Europäische Gemeinsamkeiten in der Abgrenzung zur US-Serie hoben sowohl Cameron Roach, Acting Head of Drama bei Sky UK, als auch Jill Green, Chefin der Londoner Produktionsfirma Eleventh Hour Films, hervor. "Die großen US-Studios holen sich vermehrt unsere besten Köpfe von vor und hinter der Kamera und locken sie mit Summen, die wir nicht bieten können", sagte Green, die gerade mit der ITV-Psychothriller-Serie "Safe House" einen Hit gelandet hat. Sie warnte die europäische Branche auch vor überzogenen Hoffnungen gegenüber Netflix und Amazon. "Von einigen wenigen Ausnahmen abgesehen, haben die gar kein Interesse an lokalen Entwicklungen, höchstens an Erst- oder Zweitlizenzen für die jeweils attraktivsten verfügbaren Stoffe", so Green.

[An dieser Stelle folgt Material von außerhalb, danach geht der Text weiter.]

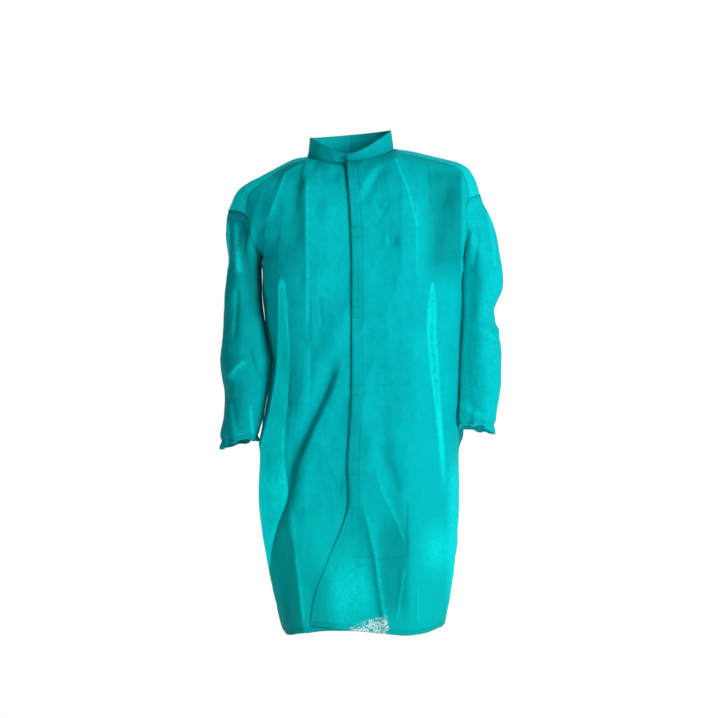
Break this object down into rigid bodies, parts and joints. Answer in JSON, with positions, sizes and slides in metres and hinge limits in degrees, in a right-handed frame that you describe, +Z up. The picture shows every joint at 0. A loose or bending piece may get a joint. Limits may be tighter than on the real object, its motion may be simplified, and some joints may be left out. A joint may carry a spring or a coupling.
{
  "type": "lab coat",
  "caption": "Disposable non-woven lab coat with stand collar, dropped shoulders, elastic cuffs and an overlapping front held by touch-and-close patches",
  "frame": {"origin": "middle of the neck opening at the height of the shoulders' resting line", "axes": "+Z up along the coat, -Y to the front closure, +X to the wearer's left"},
  "size_m": [0.634, 0.288, 1.1313],
  "materials": {
    "cloth": "matte",
    "facing": "matte",
    "hook_tape": "satin",
    "loop_tape": "matte",
    "elastic": "matte"
  },
  "bodies": {
    "coat_body": {"back_panel": "cloth", "left_front_side": "cloth", "right_front_side": "cloth", "collar_back": "cloth"},
    "left_front": {"left_front_flap": "cloth", "left_facing": "facing", "left_collar_end": "cloth", "hook_patch_1": "hook_tape", "hook_patch_2": "hook_tape", "hook_patch_3": "hook_tape", "hook_patch_4": "hook_tape", "hook_patch_5": "hook_tape"},
    "right_front": {"right_front_flap": "cloth", "right_facing": "facing", "right_collar_end": "cloth", "loop_patch_1": "loop_tape", "loop_patch_2": "loop_tape", "loop_patch_3": "loop_tape", "loop_patch_4": "loop_tape", "loop_patch_5": "loop_tape"},
    "left_arm": {"left_sleeve": "cloth", "left_cuff_elastic": "elastic"},
    "right_arm": {"right_sleeve": "cloth", "right_cuff_elastic": "elastic"}
  },
  "joints": [
    {"name": "left_front_open", "type": "hinge", "parent": "coat_body", "child": "left_front", "pos_m": [0.095, -0.135, -0.55], "axis": [0, 0, 1], "range_deg": [0, 110]},
    {"name": "right_front_open", "type": "hinge", "parent": "coat_body", "child": "right_front", "pos_m": [-0.095, -0.129, -0.55], "axis": [0, 0, -1], "range_deg": [0, 27.5]},
    {"name": "left_sleeve_raise", "type": "hinge", "parent": "coat_body", "child": "left_arm", "pos_m": [0.286, 0, -0.094], "axis": [0, -1, 0], "range_deg": [0, 85]},
    {"name": "right_sleeve_raise", "type": "hinge", "parent": "coat_body", "child": "right_arm", "pos_m": [-0.28, 0, -0.129], "axis": [0, 1, 0], "range_deg": [0, 85]}
  ],
  "couplings": [
    {"joint": "right_front_open", "follows": "left_front_open", "ratio": 0.25}
  ]
}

Für die frisch zum europäischen Verbund zusammengerückte Pay-TV-Gruppe Sky werde der Schwerpunkt weiter auf jeweils unabhängiger Entwicklung in Großbritannien, Italien und Deutschland liegen, so UK-Manager Roach - bei gleichzeitig intensiverem Austausch über die vorhandenen Development-Projekte. "Wir haben es jetzt wesentlich leichter, uns zu Koproduktionen zusammenzutun, wenn es Sinn macht, aber jeder von uns kann frei darüber entscheiden", ergänzte Marcus Ammon, Fiction-Chef von Sky Deutschland.

Einblicke in den Entwicklungs- und Produktionsprozess von "Weinberg", dem neuen Mystery-Thriller-Sechsteiler für TNT Serie, gewährten Jan Kromschröder, Chef der Bantry Bay Productions, und Philipp Steffens, der zwar seit Frühjahr 2014 hauptberuflich RTL-Fiction-Chef ist, das Projekt aber noch mit seiner Produktionsfirma Twenty Four 9 Films angestoßen hatte. "Das Außergewöhnliche an 'Weinberg' ist die enorme kreative Freiheit, die der Sender uns gegeben hat, und das enge Vertrauensverhältnis zwischen allen Beteiligten", so Steffens.

Dies habe entsprechend hohe Motivation freigesetzt, den Kraftakt des angestrebten Top-Produkts trotz vergleichsweise kleinen Budgets bis in die aktuell laufende Postproduction zu stemmen, fügte Kromschröder hinzu. Auf die Frage, ob er vom "Weinberg"-Geist etwas in die RTL-Fiction übertragen könne, nannte Steffens denn auch "Vertrauen und Leidenschaft". Ansonsten wolle und müsse er dort natürlich neue Geschichten für ein breiteres Massenpublikum entwickeln.